Identify every line containing the word "this" and reproduce each one.
━━━ RECORDED INFORMATION
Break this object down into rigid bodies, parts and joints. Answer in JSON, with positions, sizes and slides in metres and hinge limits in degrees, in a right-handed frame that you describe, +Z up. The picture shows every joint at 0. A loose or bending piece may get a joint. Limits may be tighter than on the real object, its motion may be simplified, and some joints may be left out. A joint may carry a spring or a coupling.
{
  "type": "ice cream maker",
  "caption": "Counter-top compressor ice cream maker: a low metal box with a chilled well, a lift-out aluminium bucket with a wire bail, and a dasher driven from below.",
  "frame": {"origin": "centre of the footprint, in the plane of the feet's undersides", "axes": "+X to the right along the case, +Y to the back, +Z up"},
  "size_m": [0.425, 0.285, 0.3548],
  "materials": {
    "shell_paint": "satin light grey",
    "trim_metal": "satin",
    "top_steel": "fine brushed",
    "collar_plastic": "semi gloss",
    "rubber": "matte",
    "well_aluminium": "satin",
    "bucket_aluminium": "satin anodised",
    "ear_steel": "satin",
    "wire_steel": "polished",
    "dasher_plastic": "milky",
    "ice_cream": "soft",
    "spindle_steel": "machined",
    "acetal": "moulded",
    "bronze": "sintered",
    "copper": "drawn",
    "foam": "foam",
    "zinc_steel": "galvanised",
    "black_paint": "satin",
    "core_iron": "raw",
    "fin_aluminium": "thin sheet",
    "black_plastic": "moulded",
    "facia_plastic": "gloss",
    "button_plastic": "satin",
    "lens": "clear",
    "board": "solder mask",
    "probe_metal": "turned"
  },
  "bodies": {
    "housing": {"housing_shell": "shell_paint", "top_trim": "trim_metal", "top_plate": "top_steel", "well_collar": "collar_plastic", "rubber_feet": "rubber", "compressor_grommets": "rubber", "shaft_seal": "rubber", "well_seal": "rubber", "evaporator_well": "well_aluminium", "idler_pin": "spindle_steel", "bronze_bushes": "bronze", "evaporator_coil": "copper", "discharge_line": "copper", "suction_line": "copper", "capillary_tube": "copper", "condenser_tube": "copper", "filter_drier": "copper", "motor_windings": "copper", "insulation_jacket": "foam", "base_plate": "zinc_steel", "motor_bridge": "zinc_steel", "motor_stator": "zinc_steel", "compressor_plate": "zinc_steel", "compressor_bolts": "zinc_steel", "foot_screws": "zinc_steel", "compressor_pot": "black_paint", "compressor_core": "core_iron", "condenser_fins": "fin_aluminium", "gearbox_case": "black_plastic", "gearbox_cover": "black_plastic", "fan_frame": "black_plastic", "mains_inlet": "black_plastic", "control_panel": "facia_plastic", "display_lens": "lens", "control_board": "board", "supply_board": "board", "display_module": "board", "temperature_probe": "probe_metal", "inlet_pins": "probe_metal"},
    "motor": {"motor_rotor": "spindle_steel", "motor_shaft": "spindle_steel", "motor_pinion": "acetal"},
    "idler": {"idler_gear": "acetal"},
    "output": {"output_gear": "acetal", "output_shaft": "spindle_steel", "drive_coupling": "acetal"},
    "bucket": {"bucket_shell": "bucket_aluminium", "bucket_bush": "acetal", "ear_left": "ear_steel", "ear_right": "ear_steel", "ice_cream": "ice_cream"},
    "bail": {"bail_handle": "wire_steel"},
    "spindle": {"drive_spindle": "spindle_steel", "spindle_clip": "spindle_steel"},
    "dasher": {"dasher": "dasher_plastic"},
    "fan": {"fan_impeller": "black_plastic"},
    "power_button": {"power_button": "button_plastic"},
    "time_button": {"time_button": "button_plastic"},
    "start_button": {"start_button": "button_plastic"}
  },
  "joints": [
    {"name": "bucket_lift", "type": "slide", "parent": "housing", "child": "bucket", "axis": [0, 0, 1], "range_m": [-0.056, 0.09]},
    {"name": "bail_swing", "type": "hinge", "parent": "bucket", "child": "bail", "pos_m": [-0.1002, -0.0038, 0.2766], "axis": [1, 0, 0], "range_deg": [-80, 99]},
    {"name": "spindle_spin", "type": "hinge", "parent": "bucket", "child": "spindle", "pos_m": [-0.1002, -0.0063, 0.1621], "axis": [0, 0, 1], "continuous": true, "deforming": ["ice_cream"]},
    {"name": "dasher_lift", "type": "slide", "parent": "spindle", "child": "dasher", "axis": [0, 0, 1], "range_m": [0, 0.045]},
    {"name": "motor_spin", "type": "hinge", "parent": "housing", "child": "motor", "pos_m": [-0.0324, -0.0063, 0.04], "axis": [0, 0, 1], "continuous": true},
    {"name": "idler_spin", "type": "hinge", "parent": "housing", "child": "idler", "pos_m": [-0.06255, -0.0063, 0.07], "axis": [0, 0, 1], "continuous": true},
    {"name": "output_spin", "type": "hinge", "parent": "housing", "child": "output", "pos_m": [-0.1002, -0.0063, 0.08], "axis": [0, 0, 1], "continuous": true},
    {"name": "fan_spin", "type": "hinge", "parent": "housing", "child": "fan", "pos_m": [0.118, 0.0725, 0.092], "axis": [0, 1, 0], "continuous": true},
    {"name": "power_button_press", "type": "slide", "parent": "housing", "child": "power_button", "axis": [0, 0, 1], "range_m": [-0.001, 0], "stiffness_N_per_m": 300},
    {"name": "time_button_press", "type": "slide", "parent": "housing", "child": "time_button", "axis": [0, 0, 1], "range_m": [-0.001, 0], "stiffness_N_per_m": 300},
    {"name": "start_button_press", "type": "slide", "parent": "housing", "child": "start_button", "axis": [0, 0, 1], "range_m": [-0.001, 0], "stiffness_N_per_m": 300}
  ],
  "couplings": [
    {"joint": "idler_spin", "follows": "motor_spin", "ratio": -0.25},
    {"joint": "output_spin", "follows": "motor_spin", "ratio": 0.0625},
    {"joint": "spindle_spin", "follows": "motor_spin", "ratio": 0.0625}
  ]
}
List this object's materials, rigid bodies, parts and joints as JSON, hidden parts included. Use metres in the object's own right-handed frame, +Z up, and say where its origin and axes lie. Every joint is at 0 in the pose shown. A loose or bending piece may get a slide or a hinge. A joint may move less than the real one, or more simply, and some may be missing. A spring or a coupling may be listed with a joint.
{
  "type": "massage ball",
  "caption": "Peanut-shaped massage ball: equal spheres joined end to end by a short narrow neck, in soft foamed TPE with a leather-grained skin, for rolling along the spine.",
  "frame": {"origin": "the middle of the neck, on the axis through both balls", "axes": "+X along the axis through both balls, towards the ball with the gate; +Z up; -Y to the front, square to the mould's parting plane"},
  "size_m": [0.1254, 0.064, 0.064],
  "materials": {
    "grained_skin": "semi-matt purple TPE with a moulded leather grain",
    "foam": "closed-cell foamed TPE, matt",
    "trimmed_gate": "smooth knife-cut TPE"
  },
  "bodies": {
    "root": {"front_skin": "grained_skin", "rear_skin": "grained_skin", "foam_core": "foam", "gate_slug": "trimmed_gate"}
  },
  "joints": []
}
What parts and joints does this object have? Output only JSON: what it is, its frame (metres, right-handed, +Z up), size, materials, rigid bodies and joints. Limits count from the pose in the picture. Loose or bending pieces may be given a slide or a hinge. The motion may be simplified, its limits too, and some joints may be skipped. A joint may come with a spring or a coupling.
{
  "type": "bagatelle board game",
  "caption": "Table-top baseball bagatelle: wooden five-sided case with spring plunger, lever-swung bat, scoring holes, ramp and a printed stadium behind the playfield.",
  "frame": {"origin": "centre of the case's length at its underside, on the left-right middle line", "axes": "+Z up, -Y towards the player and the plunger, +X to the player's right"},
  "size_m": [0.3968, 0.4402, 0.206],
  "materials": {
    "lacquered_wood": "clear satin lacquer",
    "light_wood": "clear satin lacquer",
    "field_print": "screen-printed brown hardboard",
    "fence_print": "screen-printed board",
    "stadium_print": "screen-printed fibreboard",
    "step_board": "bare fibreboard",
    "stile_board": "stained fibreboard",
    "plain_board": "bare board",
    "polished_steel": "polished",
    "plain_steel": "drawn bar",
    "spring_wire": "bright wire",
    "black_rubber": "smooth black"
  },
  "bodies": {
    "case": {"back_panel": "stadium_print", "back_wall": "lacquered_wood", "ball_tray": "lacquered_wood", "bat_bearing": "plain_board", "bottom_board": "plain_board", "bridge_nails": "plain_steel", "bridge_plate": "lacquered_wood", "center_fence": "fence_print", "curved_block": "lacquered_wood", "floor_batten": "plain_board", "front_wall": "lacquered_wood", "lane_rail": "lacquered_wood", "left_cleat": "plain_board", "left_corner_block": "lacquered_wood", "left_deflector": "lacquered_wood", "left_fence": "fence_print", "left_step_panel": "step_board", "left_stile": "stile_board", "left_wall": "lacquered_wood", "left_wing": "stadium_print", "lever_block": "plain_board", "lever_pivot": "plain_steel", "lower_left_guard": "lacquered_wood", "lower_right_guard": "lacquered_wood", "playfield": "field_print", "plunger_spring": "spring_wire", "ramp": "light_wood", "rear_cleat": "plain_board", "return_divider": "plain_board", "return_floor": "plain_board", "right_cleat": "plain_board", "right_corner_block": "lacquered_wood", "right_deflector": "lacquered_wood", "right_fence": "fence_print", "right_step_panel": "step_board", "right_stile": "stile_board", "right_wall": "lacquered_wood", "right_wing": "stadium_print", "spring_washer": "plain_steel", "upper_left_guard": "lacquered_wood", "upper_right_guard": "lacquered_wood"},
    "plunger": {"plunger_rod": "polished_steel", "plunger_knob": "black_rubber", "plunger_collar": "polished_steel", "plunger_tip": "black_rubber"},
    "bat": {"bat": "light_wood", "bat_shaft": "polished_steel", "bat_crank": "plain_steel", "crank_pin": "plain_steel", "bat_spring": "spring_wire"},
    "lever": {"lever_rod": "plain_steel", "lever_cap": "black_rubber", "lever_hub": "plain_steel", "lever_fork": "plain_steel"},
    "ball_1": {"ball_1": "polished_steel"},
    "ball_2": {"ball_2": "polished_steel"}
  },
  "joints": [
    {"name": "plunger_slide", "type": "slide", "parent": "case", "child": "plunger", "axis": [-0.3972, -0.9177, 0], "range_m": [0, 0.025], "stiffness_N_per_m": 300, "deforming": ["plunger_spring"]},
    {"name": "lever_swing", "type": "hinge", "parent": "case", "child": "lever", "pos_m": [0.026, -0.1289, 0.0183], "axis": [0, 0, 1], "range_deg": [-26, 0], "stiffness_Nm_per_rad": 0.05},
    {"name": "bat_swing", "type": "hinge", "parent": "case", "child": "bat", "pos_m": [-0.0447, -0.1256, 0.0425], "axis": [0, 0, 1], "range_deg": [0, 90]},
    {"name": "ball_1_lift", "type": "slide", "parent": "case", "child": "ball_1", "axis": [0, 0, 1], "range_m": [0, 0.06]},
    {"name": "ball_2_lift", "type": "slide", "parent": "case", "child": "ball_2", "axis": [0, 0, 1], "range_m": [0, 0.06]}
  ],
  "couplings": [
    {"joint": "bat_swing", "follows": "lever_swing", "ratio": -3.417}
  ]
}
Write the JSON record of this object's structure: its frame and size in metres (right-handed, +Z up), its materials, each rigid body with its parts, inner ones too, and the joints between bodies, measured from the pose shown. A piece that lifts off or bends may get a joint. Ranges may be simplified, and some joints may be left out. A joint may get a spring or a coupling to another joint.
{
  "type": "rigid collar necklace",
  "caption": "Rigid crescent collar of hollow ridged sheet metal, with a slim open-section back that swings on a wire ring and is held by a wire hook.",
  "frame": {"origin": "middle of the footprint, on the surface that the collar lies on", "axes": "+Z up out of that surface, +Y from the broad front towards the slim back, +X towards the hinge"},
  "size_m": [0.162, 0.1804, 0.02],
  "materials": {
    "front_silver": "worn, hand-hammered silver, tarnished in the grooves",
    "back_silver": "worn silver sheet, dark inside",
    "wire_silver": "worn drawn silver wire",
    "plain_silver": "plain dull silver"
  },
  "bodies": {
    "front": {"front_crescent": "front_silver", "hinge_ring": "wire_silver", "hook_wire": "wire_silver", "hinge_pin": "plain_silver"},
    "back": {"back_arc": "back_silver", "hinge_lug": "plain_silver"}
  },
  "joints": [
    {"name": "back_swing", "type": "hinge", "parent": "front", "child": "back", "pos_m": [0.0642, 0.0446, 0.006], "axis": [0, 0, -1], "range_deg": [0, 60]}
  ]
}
━━━━━━
TASK ANSWER:
Break this object down into rigid bodies, parts and joints. Answer in JSON, with positions, sizes and slides in metres and hinge limits in degrees, in a right-handed frame that you describe, +Z up. The picture shows every joint at 0. A loose or bending piece may get a joint. Limits may be tighter than on the real object, its motion may be simplified, and some joints may be left out. A joint may carry a spring or a coupling.
List this object's materials, rigid bodies, parts and joints as JSON, hidden parts included. Use metres in the object's own right-handed frame, +Z up, and say where its origin and axes lie. Every joint is at 0 in the pose shown. A loose or bending piece may get a slide or a hinge. A joint may move less than the real one, or more simply, and some may be missing. A spring or a coupling may be listed with a joint.
What parts and joints does this object have? Output only JSON: what it is, its frame (metres, right-handed, +Z up), size, materials, rigid bodies and joints. Limits count from the pose in the picture. Loose or bending pieces may be given a slide or a hinge. The motion may be simplified, its limits too, and some joints may be skipped. A joint may come with a spring or a coupling.
Write the JSON record of this object's structure: its frame and size in metres (right-handed, +Z up), its materials, each rigid body with its parts, inner ones too, and the joints between bodies, measured from the pose shown. A piece that lifts off or bends may get a joint. Ranges may be simplified, and some joints may be left out. A joint may get a spring or a coupling to another joint.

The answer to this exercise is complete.